▶ **Rows**:
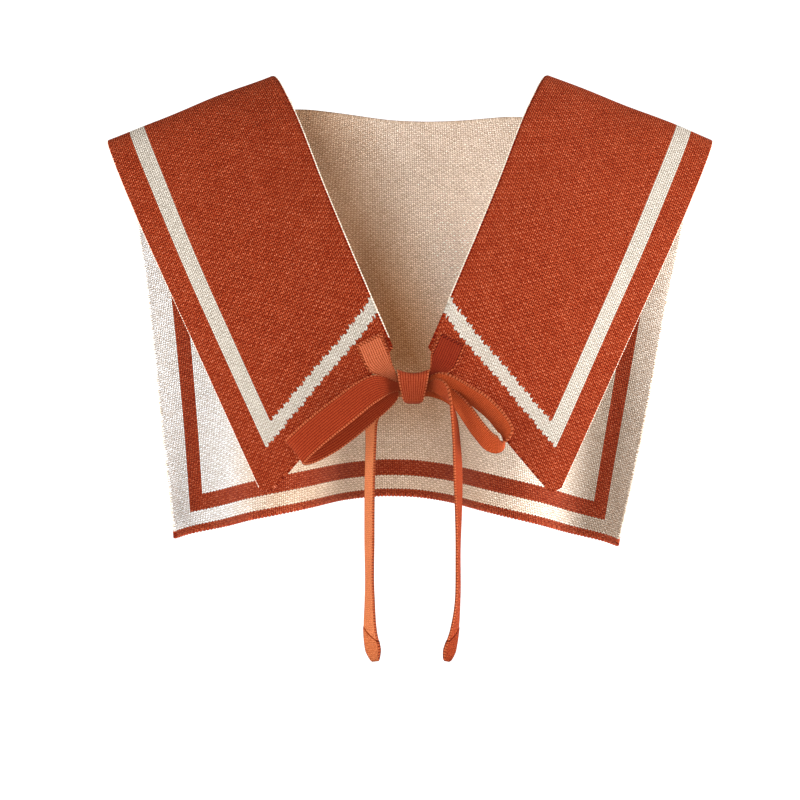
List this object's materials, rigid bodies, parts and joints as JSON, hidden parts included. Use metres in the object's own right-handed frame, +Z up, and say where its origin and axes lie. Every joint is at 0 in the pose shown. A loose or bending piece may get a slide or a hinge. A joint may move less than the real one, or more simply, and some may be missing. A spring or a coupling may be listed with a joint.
{
  "type": "sailor collar",
  "caption": "Knitted sailor collar with a square back, two front panels over the shoulders and flat ties in a bow.",
  "frame": {"origin": "middle of the neck opening, level with the tops of the two shoulder ridges", "axes": "+Z up, +X to the viewer's right as the collar is seen from the front, the front faces -Y"},
  "size_m": [0.4172, 0.2305, 0.3929],
  "materials": {
    "collar_knit": "matte",
    "collar_knit_inside": "matte",
    "tie_knit": "matte"
  },
  "bodies": {
    "root": {"collar_body": "collar_knit", "tie_root_left": "tie_knit", "tie_root_right": "tie_knit", "bow_knot": "tie_knit", "bow_loop_left": "tie_knit", "bow_loop_right": "tie_knit", "tie_tail_left": "tie_knit", "tie_tail_right": "tie_knit"}
  },
  "joints": []
}
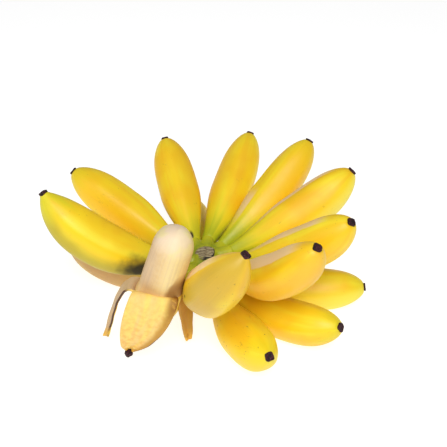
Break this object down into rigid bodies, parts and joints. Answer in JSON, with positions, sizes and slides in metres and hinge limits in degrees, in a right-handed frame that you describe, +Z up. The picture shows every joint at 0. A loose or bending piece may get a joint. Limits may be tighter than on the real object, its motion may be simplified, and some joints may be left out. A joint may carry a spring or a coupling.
{
  "type": "hand of small bananas",
  "caption": "Hand of small ripe bananas curving up round a short cut crown, one of them peeled where it grows with its skin hanging in strips.",
  "frame": {"origin": "on the surface that the hand lies on, under the middle of its bounding box", "axes": "+Z up; -Y towards the side with the peeled banana, which the picture is taken from; +X to that picture's right"},
  "size_m": [0.221, 0.2046, 0.1041],
  "materials": {
    "skin": "satin",
    "crown": "matt",
    "flesh": "matt",
    "peel": "matt"
  },
  "bodies": {
    "root": {"banana_01": "skin", "banana_02": "skin", "banana_03": "skin", "banana_04": "skin", "banana_05": "skin", "banana_06": "skin", "banana_07": "skin", "banana_08": "skin", "banana_09": "skin", "banana_10": "skin", "banana_11": "skin", "banana_12": "skin", "banana_13": "skin", "banana_14": "skin", "banana_15": "skin", "banana_16": "skin", "banana_17": "skin", "crown": "crown", "flesh": "flesh", "peel": "peel"}
  },
  "joints": []
}
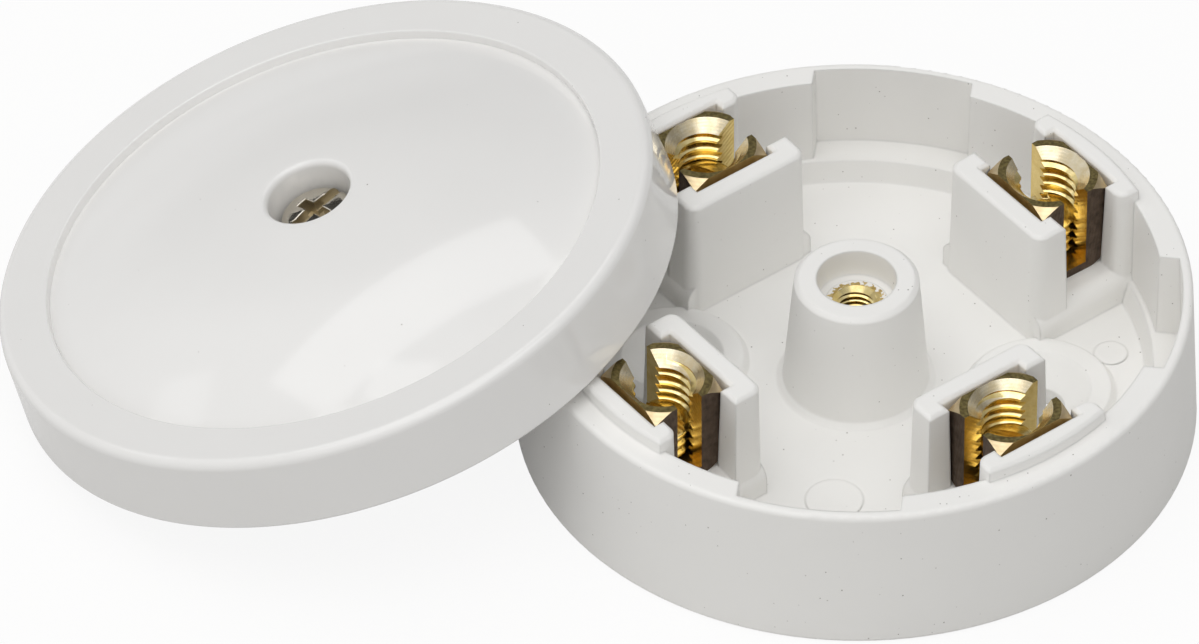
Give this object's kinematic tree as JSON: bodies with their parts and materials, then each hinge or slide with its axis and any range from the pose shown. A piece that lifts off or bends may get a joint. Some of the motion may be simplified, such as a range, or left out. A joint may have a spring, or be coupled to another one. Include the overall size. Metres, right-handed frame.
{
  "type": "junction box",
  "caption": "Small round junction box, open, with slotted brass terminals round a centre boss and its domed screw-down cover leaning on the rim.",
  "frame": {"origin": "centre of the box's back face, on its axis, where it sits on the wall or table", "axes": "+Z out of the back face along the box's axis, towards its open mouth; the knock-outs lie on X and Y; the cover leans on the rim from -X"},
  "size_m": [0.1062, 0.0612, 0.0246],
  "materials": {
    "moulding_matt_white": "moulded, satin",
    "moulding_gloss_white": "moulded, polished",
    "brass": "drawn and sawn",
    "nickel_plated_steel": "nickel plated",
    "washer_fibre": "punched nylon sheet"
  },
  "bodies": {
    "box": {"base": "moulding_matt_white", "centre_insert": "brass", "terminal_body_1": "brass", "terminal_body_2": "brass", "terminal_body_3": "brass", "terminal_body_4": "brass", "cover": "moulding_gloss_white"},
    "cover_screw": {"cover_screw": "nickel_plated_steel", "screw_retaining_washer": "washer_fibre"},
    "terminal_screw_1": {"terminal_screw_1": "brass"},
    "terminal_screw_2": {"terminal_screw_2": "brass"},
    "terminal_screw_3": {"terminal_screw_3": "brass"},
    "terminal_screw_4": {"terminal_screw_4": "brass"}
  },
  "joints": [
    {"name": "cover_screw_turn", "type": "hinge", "parent": "box", "child": "cover_screw", "pos_m": [-0.04523, 0, 0.00891], "axis": [-0.2912, 0, 0.9567], "continuous": true},
    {"name": "terminal_screw_1_travel", "type": "slide", "parent": "box", "child": "terminal_screw_1", "axis": [0, 0, 1], "range_m": [-0.0008, 0.0045]},
    {"name": "terminal_screw_2_travel", "type": "slide", "parent": "box", "child": "terminal_screw_2", "axis": [0, 0, 1], "range_m": [-0.0003, 0.0045]},
    {"name": "terminal_screw_3_travel", "type": "slide", "parent": "box", "child": "terminal_screw_3", "axis": [0, 0, 1], "range_m": [-0.0002, 0.0045]},
    {"name": "terminal_screw_4_travel", "type": "slide", "parent": "box", "child": "terminal_screw_4", "axis": [0, 0, 1], "range_m": [-0.0009, 0.0045]}
  ]
}
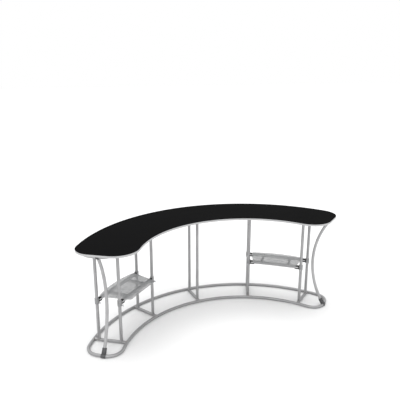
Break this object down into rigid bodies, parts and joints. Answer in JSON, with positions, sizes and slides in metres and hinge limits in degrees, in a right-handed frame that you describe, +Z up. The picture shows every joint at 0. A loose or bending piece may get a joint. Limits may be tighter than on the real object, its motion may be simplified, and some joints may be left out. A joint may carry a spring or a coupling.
{
  "type": "checkout counter",
  "caption": "Free-standing crescent checkout counter: black worktop with a pale edge on an open tube frame, two height-adjustable clamped shelves on the staff side.",
  "frame": {"origin": "on the floor under the middle of the worktop's outline", "axes": "+X along the counter's length, +Y from the staff side to the public side, +Z up"},
  "size_m": [2.7426, 1.1418, 1],
  "materials": {
    "satin_aluminium": "satin anodised round tube",
    "shelf_aluminium": "satin anodised shelf frame",
    "black_laminate": "fine matt black high-pressure laminate on a board core",
    "pale_edging": "light grey edge band, satin",
    "dark_nylon": "moulded dark grey nylon",
    "black_nylon": "moulded black nylon",
    "frosted_sheet": "frosted translucent grey acrylic sheet",
    "bright_steel": "zinc plated steel"
  },
  "bodies": {
    "counter": {"base_crossbar_1": "satin_aluminium", "base_crossbar_2": "satin_aluminium", "base_crossbar_3": "satin_aluminium", "base_crossbar_4": "satin_aluminium", "base_crossbar_5": "satin_aluminium", "base_end_hoop_left": "satin_aluminium", "base_end_hoop_right": "satin_aluminium", "base_rail_inner_left": "satin_aluminium", "base_rail_inner_right": "satin_aluminium", "base_rail_outer_left": "satin_aluminium", "base_rail_outer_right": "satin_aluminium", "brace_foot_clip_left": "dark_nylon", "brace_foot_clip_right": "dark_nylon", "brace_head_clip_left": "dark_nylon", "brace_head_clip_right": "dark_nylon", "end_brace_left": "satin_aluminium", "end_brace_right": "satin_aluminium", "post_inner_1": "satin_aluminium", "post_inner_2": "satin_aluminium", "post_inner_3": "satin_aluminium", "post_inner_4": "satin_aluminium", "post_inner_5": "satin_aluminium", "post_outer_1": "satin_aluminium", "post_outer_2": "satin_aluminium", "post_outer_3": "satin_aluminium", "post_outer_4": "satin_aluminium", "post_outer_5": "satin_aluminium", "top_crossbar_1": "satin_aluminium", "top_crossbar_2": "satin_aluminium", "top_crossbar_3": "satin_aluminium", "top_crossbar_4": "satin_aluminium", "top_crossbar_5": "satin_aluminium", "top_end_hoop_left": "satin_aluminium", "top_end_hoop_right": "satin_aluminium", "top_rail_inner_left": "satin_aluminium", "top_rail_inner_right": "satin_aluminium", "top_rail_outer_left": "satin_aluminium", "top_rail_outer_right": "satin_aluminium", "worktop_board": "black_laminate", "worktop_edging": "pale_edging"},
    "shelf_left": {"shelf_left_clamp_inner_back": "black_nylon", "shelf_left_clamp_inner_front": "black_nylon", "shelf_left_clamp_outer_back": "black_nylon", "shelf_left_clamp_outer_front": "black_nylon", "shelf_left_frame": "shelf_aluminium", "shelf_left_panel": "frosted_sheet"},
    "shelf_right": {"shelf_right_clamp_inner_back": "black_nylon", "shelf_right_clamp_inner_front": "black_nylon", "shelf_right_clamp_outer_back": "black_nylon", "shelf_right_clamp_outer_front": "black_nylon", "shelf_right_frame": "shelf_aluminium", "shelf_right_panel": "frosted_sheet"},
    "screw_left_outer_back": {"shelf_left_screw_outer_back": "bright_steel"},
    "screw_left_outer_front": {"shelf_left_screw_outer_front": "bright_steel"},
    "screw_left_inner_back": {"shelf_left_screw_inner_back": "bright_steel"},
    "screw_left_inner_front": {"shelf_left_screw_inner_front": "bright_steel"},
    "screw_right_outer_back": {"shelf_right_screw_outer_back": "bright_steel"},
    "screw_right_outer_front": {"shelf_right_screw_outer_front": "bright_steel"},
    "screw_right_inner_back": {"shelf_right_screw_inner_back": "bright_steel"},
    "screw_right_inner_front": {"shelf_right_screw_inner_front": "bright_steel"}
  },
  "joints": [
    {"name": "shelf_left_slide", "type": "slide", "parent": "counter", "child": "shelf_left", "axis": [0, 0, 1], "range_m": [-0.35, 0.49]},
    {"name": "shelf_right_slide", "type": "slide", "parent": "counter", "child": "shelf_right", "axis": [0, 0, 1], "range_m": [-0.35, 0.49]},
    {"name": "screw_left_outer_back_turn", "type": "hinge", "parent": "shelf_left", "child": "screw_left_outer_back", "pos_m": [-1.1844, -0.14377, 0.4022], "axis": [0.6508, -0.7593, 0], "range_deg": [0, 360]},
    {"name": "screw_left_outer_front_turn", "type": "hinge", "parent": "shelf_left", "child": "screw_left_outer_front", "pos_m": [-1.00318, -0.27544, 0.4022], "axis": [0.6508, -0.7593, 0], "range_deg": [0, 360]},
    {"name": "screw_left_inner_back_turn", "type": "hinge", "parent": "shelf_left", "child": "screw_left_inner_back", "pos_m": [-0.66919, 0.29781, 0.4022], "axis": [0.6508, -0.7593, 0], "range_deg": [0, 360]},
    {"name": "screw_left_inner_front_turn", "type": "hinge", "parent": "shelf_left", "child": "screw_left_inner_front", "pos_m": [-0.5668, 0.09858, 0.4022], "axis": [0.6508, -0.7593, 0], "range_deg": [0, 360]},
    {"name": "screw_right_outer_back_turn", "type": "hinge", "parent": "shelf_right", "child": "screw_right_outer_back", "pos_m": [1.1844, -0.14377, 0.4022], "axis": [-0.6508, -0.7593, 0], "range_deg": [0, 360]},
    {"name": "screw_right_outer_front_turn", "type": "hinge", "parent": "shelf_right", "child": "screw_right_outer_front", "pos_m": [1.00318, -0.27544, 0.4022], "axis": [-0.6508, -0.7593, 0], "range_deg": [0, 360]},
    {"name": "screw_right_inner_back_turn", "type": "hinge", "parent": "shelf_right", "child": "screw_right_inner_back", "pos_m": [0.66919, 0.29781, 0.4022], "axis": [-0.6508, -0.7593, 0], "range_deg": [0, 360]},
    {"name": "screw_right_inner_front_turn", "type": "hinge", "parent": "shelf_right", "child": "screw_right_inner_front", "pos_m": [0.5668, 0.09858, 0.4022], "axis": [-0.6508, -0.7593, 0], "range_deg": [0, 360]}
  ]
}
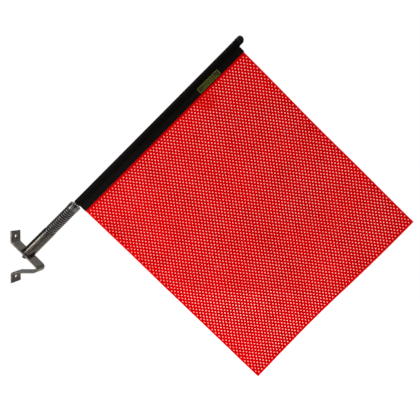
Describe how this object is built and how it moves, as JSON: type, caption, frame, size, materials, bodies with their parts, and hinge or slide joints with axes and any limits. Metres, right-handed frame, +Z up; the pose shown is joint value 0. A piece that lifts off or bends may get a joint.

▶ **Problem statement**:
Go through the data above and find the lines with the word "caption". Copy each of those lines.

▶ **Expected output**:
  "caption": "Knitted sailor collar with a square back, two front panels over the shoulders and flat ties in a bow.",
  "caption": "Hand of small ripe bananas curving up round a short cut crown, one of them peeled where it grows with its skin hanging in strips.",
  "caption": "Small round junction box, open, with slotted brass terminals round a centre boss and its domed screw-down cover leaning on the rim.",
  "caption": "Free-standing crescent checkout counter: black worktop with a pale edge on an open tube frame, two height-adjustable clamped shelves on the staff side.",
Describe how this object is built and how it moves, as JSON: type, caption, frame, size, materials, bodies with their parts, and hinge or slide joints with axes and any limits. Metres, right-handed frame, +Z up; the pose shown is joint value 0. A piece that lifts off or bends may get a joint.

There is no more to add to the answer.